Easily adjusted with things like "the colour palette is a bit bright, use more pastels" or "make it more SEO friendly" and it often easily generates a large todo list/set of changes based on minimal input

My friend was mulling over a product concept and I used it to design a landing page and it helped her see how easily you can create a website to sell the product. It took ~15 minutes and I'm a web dev noob. (Obviously setting up a real ecommerce site is a little bit more work)

It makes sense it's good at HTML because of the huge body of public data available.

Deleted Comment

atlgator · 6 months ago
I've been very successful pointing it to a backlog of manual test cases, using Playwright MCP to execute the test cases against dev as a black box, and generating the corresponding Playwright scripts to add to our automated test repo.
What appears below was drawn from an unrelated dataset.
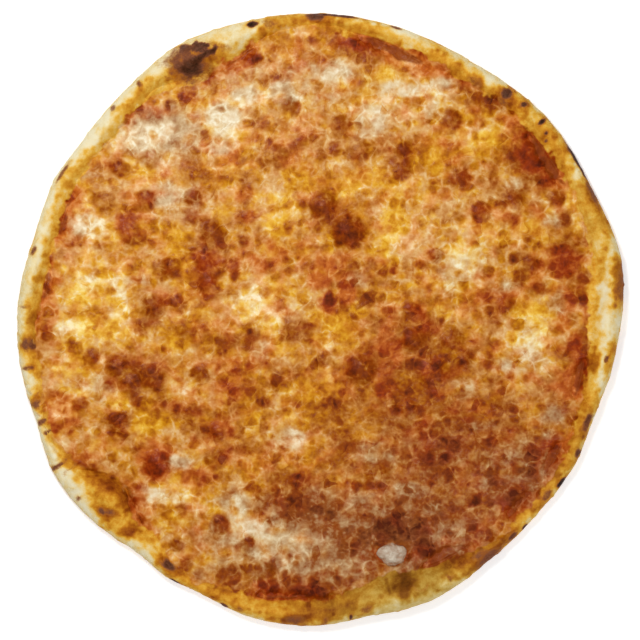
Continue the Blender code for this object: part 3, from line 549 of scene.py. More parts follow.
def sauce_top(degrees, depth):
    grown = smoothstep((depth - sauce_edge(degrees)) / EDGE_RUN)
    thickness = SAUCE_THICKNESS * mix(EDGE_SHARE, 1, grown)
    return slope_height(degrees, depth) + LAYER_GAP + thickness


def higher(a, b):
    """The higher of two heights, rounded where they meet."""
    return (a + b + np.sqrt((a - b) ** 2 + 1.0)) / 2


def bed_height(degrees, depth):
    """What the sauce's top is laid to where it lies bare: it fills the groove by the rim."""
    return higher(slope_height(degrees, depth) + 0.6, BED_LEVEL)


def cheese_level(degrees, depth):
    """The cheese's top where it is whole: level, and a little way up the rim's slope."""
    return higher(slope_height(degrees, depth) + 1.0, SEAT_HEIGHT)


def blister_height(x, y):
    total = np.zeros(np.shape(x))
    for bx, by, radius, top in BLISTERS:
        away = np.hypot(x - bx, y - by) / (radius * BLISTER_SKIRT)
        total += (top * dome(away)) ** 3
    return np.cbrt(total)


def rim_relief(degrees, depth, x, y):
    height = 0.7 * waves(x, y, 17.0, 320)
    for *oval, top in RIM_BUBBLES:
        height = height + top * dome(off_oval(degrees, depth, *oval))
    for *line, half_width, top in FOLDS:
        height = height + top * np.exp(-((off_line(x, y, *line) / half_width) ** 2))
    for ring in RIM_RINGS:
        height = height + 0.7 * ring_line(x, y, *ring, RING_LINE)
    return height * smoothstep((sauce_edge(degrees) - depth) / 3.0)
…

I had hired an actual automated tester with years of experience to write playwright scripts for us. After 3 months he had not produced a single passing test. I managed to build the entire scaffolding myself in 2 weeks having no prior playwright experience.

memorylane · 6 months ago
I use CC in existing code bases to build out new GUI - VueJS/Quasar and it blows me away! For back end Rust code it excels at boilerplate crud handlers back to the db - it copies the style of existing code… I’ll happily pay for it if my boss does not, just work less hours…
datpuz · 6 months ago
The productivity gains decrease with user experience. A high-performing senior engineer won't get a lot, but I think they've reached a point now where even seniors will benefit a fair amount. For me it's not really that they increase my productivity directly, but they let me offload a lot of the cognitive load. I'm getting a similar amount of work done and I don't feel as drained at the end of the day.
aussieguy1234 · 6 months ago
Usually, I'll go through my coding like I would have pre-LLMs.

Then, when I see something that looks like it can be reliably automated by an AI agent, I'll open up Cline and put Claude or Gemini Flash to work. This has a 90% success rate so far and has saved me hours of work.